The above excerpts are thus brought into this opinion, not because we feel prepared to hold that a superintendent of city public schools, or the matter of the appointment or employment of one, is a municipal affair, but because the principle thereby enunciated and approved and as applied to the situation considered in that case supports the proposition for which the respondent contends here, viz.: That, notwithstanding that they are different and separate or distinct corporate entities, a municipality and a school district, the territorial boundaries of which are the same as those of the city, may, if the legislature elects to give them the right to do so, exercise precisely the same identical power with respect to matters connected with and calculated to further the interests of the public school system, in so far as such city and school districts are concerned, and that therefore, merely because the Political Code, in its provisions establishing a system of common schools, confers upon the board of education of the city of Marysville power to employ a superintendent of city public schools, non constat that the provision of the charter of the city of Marysville has become a dead letter; that on the contrary, the provision being one whose object is and has always been in furtherance and not in derogation of the general school system, cannot be held to be inconsistent or in conflict, but perfectly consistent therewith.

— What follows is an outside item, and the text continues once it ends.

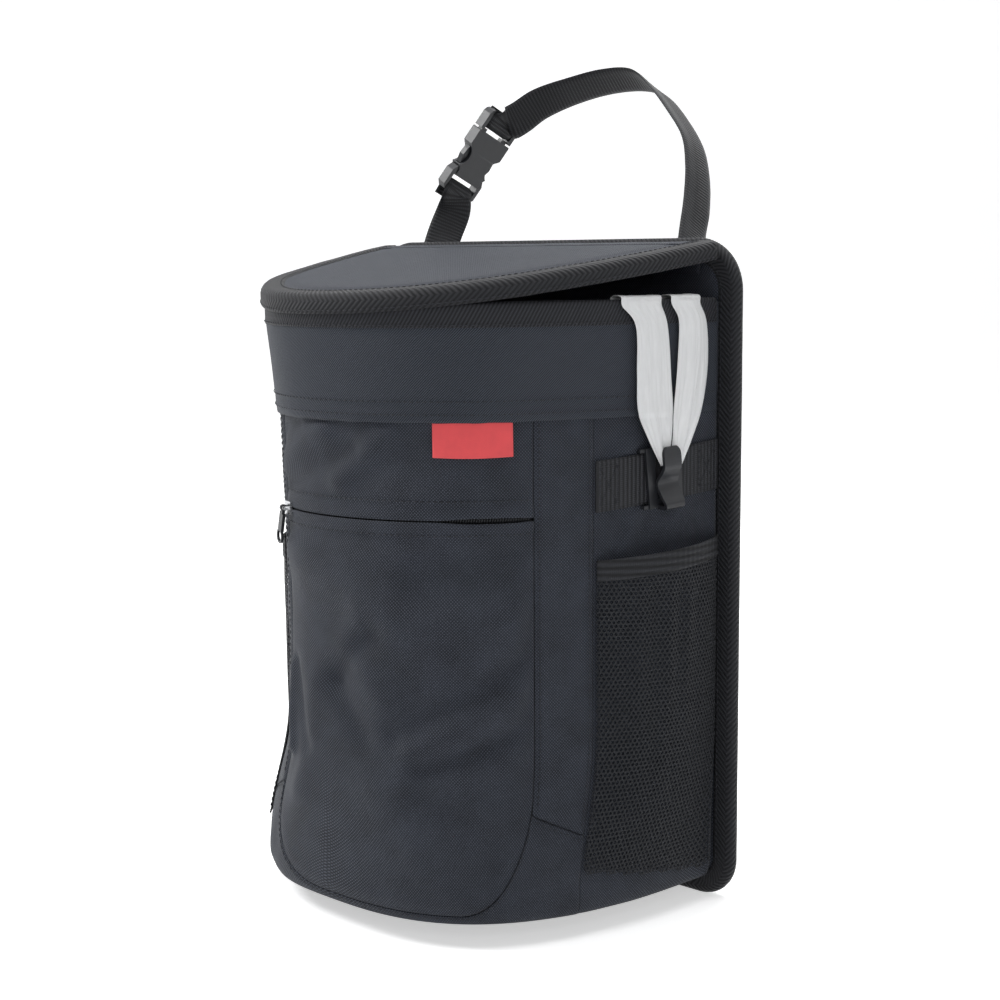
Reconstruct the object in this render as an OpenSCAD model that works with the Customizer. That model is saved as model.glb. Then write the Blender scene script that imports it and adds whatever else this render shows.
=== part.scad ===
// Soft car trash bin: a fabric tub on a padded back panel, with a sloping lid,
// a zipped front pocket, mesh side pockets, bag hooks and a buckled hanging strap.
// Millimetres. The origin is on the floor, under the middle of the outer box.

/* [Back panel] */
// Width of the back panel over its edge tape
panel_w = 263.4; // [250:0.2:290]
// Height of the back panel over its edge tape
panel_h = 337; // [332:1:370]
// Thickness of the padded back panel
panel_t = 7; // [6:0.5:12]
// Corner radius at the top of the back panel
panel_top_r = 26; // [18:1:40]
// Corner radius at the bottom of the back panel
panel_foot_r = 21; // [16:1:40]
// Width of the tape round the edge of the back panel
edge_tape_w = 11.5; // [8:0.5:11.5]
// Thickness of the edge tape
edge_tape_t = 1.2; // [0.8:0.1:1.5]

/* [Tub] */
// Distance from the edge of the back panel to the side of the tub
flange_w = 12.7; // [12.5:0.1:18]
// Depth of the tub at the rim, from the back panel to the front
tub_d = 164; // [150:1:185]
// Distance from the top of the back panel down to the rim of the tub
rim_drop = 29.3; // [25:0.1:37]
// Height of the underside of the tub
base_z = 10; // [6:0.5:14]
// Height of the collar band below the rim
collar_h = 55.7; // [45:0.1:70]
// How far each side of the tub goes in from the rim to the base
base_in = 3.5; // [1:0.5:9]
// How far the front of the tub goes in from the rim to the base
base_back = 6; // [0:1:14]
// Squareness of the plan at the base: 2 is an ellipse
base_square = 2.7; // [2:0.1:3.2]
// Size of the tub at mid height, as a share of its size at the rim
waist_k = 0.946; // [0.92:0.002:0.96]
// Thickness of the sewn fabric panels with their padding
cloth_t = 2; // [1.5:0.1:2.4]
// Gap kept between two sewn panels at a seam
seam_gap = 0.3; // [0.2:0.05:0.5]
// Height of the round at the bottom edge of the tub
foot_round_h = 12; // [8:1:16]
// How far the bottom edge goes in under the tub
foot_round_in = 6; // [4:0.5:8]

/* [Front] */
// Distance of the front pocket's right seam from where the front turns into the side
seam_before = 0.5; // [0.5:0.5:8]
// Place of the front pocket's left seam, along the tub's outline from its middle
seam_left = -44; // [-60:0.5:-36]
// Width of the strip panel beside each seam
strip_w = 32.5; // [24:0.5:36]
// Distance from the collar to the zip
zip_drop = 47; // [40:1:60]
// Width of the slot that the zip's coil shows in
zip_slot = 3.6; // [3.2:0.1:5]
// Width of the zip tape behind the slot
zip_tape_w = 17; // [14:1:24]
// Height at which the seams turn in towards the base
corner_z = 72; // [60:1:80]
// How far the front pocket's bottom corners turn in
corner_in = 44; // [34:1:48]
// Height of the front pocket's bottom seam
pocket_z = 16.5; // [15.5:0.5:20]
// Height of the join in each strip, at the front pocket's side
join_z = 62; // [56:1:66]
// Drop of the join in each strip, from its front to its back
join_drop = 12; // [6:1:16]

/* [Label] */
// Width of the bare label
label_w = 39; // [25:1:45]
// Height of the bare label
label_h = 16.5; // [10:0.5:20]
// Place of the label's left edge along the tub's outline
label_s = 64; // [40:1:66]

/* [Sides] */
// Width of the side webbing
web_w = 25; // [20:1:28]
// Thickness of the side webbing
web_t = 1.3; // [1:0.1:1.6]
// Distance from the collar to the middle of the webbing, at its front end
web_drop = 33.5; // [28:0.5:38]
// Rise of the webbing and of the pocket's elastic towards the back panel
web_rise = 7; // [0:0.5:9]
// Width of the mesh pocket's elastic
elastic_w = 10.5; // [8:0.5:14]
// Distance from the collar to the top of the elastic, at its front end
elastic_drop = 69; // [66:1:80]
// Height of the mesh pocket's bottom seam, at its front end
mesh_z = 34; // [26:1:40]
// Drop of the mesh pocket's bottom seam towards the back panel
mesh_drop = 14; // [6:1:18]
// How far the mesh pocket stands off the side at its mouth
mesh_bulge = 9; // [7:0.5:10]
// Thickness of the mesh and of the elastic
mesh_t = 1.1; // [0.8:0.1:1.4]

/* [Bag hooks] */
// Distance of each hook from the back panel, along the tub's outline
hook_back = 38.7; // [36:0.1:44]
// Length of the hook's plate along the webbing
hook_l = 20; // [18:1:24]
// Width of the hook's spring tongue
tongue_w = 12; // [10:0.5:13]
// Thickness of the hook's plate and tongue
hook_t = 1.9; // [1.5:0.1:2.2]
// How far the tongue's head stands off the plate
tongue_bow = 7; // [6.5:0.5:9]

/* [Lid] */
// How far the lid reaches past the rim of the tub
lid_over = 2.9; // [2.9:0.1:4]
// Thickness of the lid's panel
lid_t = 2; // [1.5:0.1:2.5]
// Depth of the lip round the lid
lip_h = 8; // [6.5:0.5:10]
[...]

Of course, the provision of the charter with respect to the superintendent of schools for the city need not necessarily be observed — it may be put in abeyance by the exercise by the board of education of the power conferred upon it to employ a superintendent of the city schools, but this does not mean that thus the charter provision would be rendered null and void or be repealed, or that it is inconsistent with *645 the power conferred upon the board of education with respect to the subject to which it relates.

There was by the attorneys on both sides a sort of stipulation, somewhat vague in meaning and scope, from which it might be inferred that the Marysville school district not only embraces all of the city of Marysville but also a small strip of adjacent territory in which some twenty or thirty persons reside. The city attorney, representing the appellant, argues that the board of education and not the city of Marysville ought to pay the salary of the city superintendent of schools, because in that case the Marysville school district, including the outside territory, would be taxed for the purpose of raising this money to pay the superintendent's salary. "On the other hand," he continues, "if the salary of the school superintendent of the city of Marysville is paid by the city of Marysville, then the only property taxed to pay her salary will be the property within the corporate limits of the city of Marysville."

While, if it be true that the Marysville school district covers more territory than that comprehended within the municipal limits of the city of Marysville, it would only be just that those living outside the city limits and owning property situated in the outlying portion of the district should be made to bear their just and proper proportion of the tax necessary to pay the salary of the superintendent of schools of the city, yet the fact that they may not do so is no argument in impeachment of the proposition that the city of Marysville has the right, by virtue of the provisions of its charter, to provide for a superintendent of city schools and his compensation for performing the duties of that office, even though the district may extend territorially beyond the limits of the municipality. Nor, obviously, is it an argument supporting the proposition that the provision of the Political Code, empowering the board of education of Marysville to employ a superintendent of city schools, has had the effect of repealing by implication the provision of the city charter under which the county superintendent is acting, ex officio, as city superintendent of schools. The city of Marysville, when making provision in its charter for employing and compensating the county school superintendent to perform like services for the city, undoubtedly considered and determined that so much of the school district as lay within the limits *646 of the city would be benefited by such services commensurately with the burden thus placed upon its taxpayers. At any rate, the fact that there may be other territory than that of the city proper included within the school district can, in our judgment, have no material bearing upon the question whether the provision of the city charter we are considering is still a valid, existing law, notwithstanding the provision of the Political Code in question.

Our conclusion is that the judgment is correct, and it is, therefore, affirmed.

Chipman, P. J., and Burnett, J., concurred.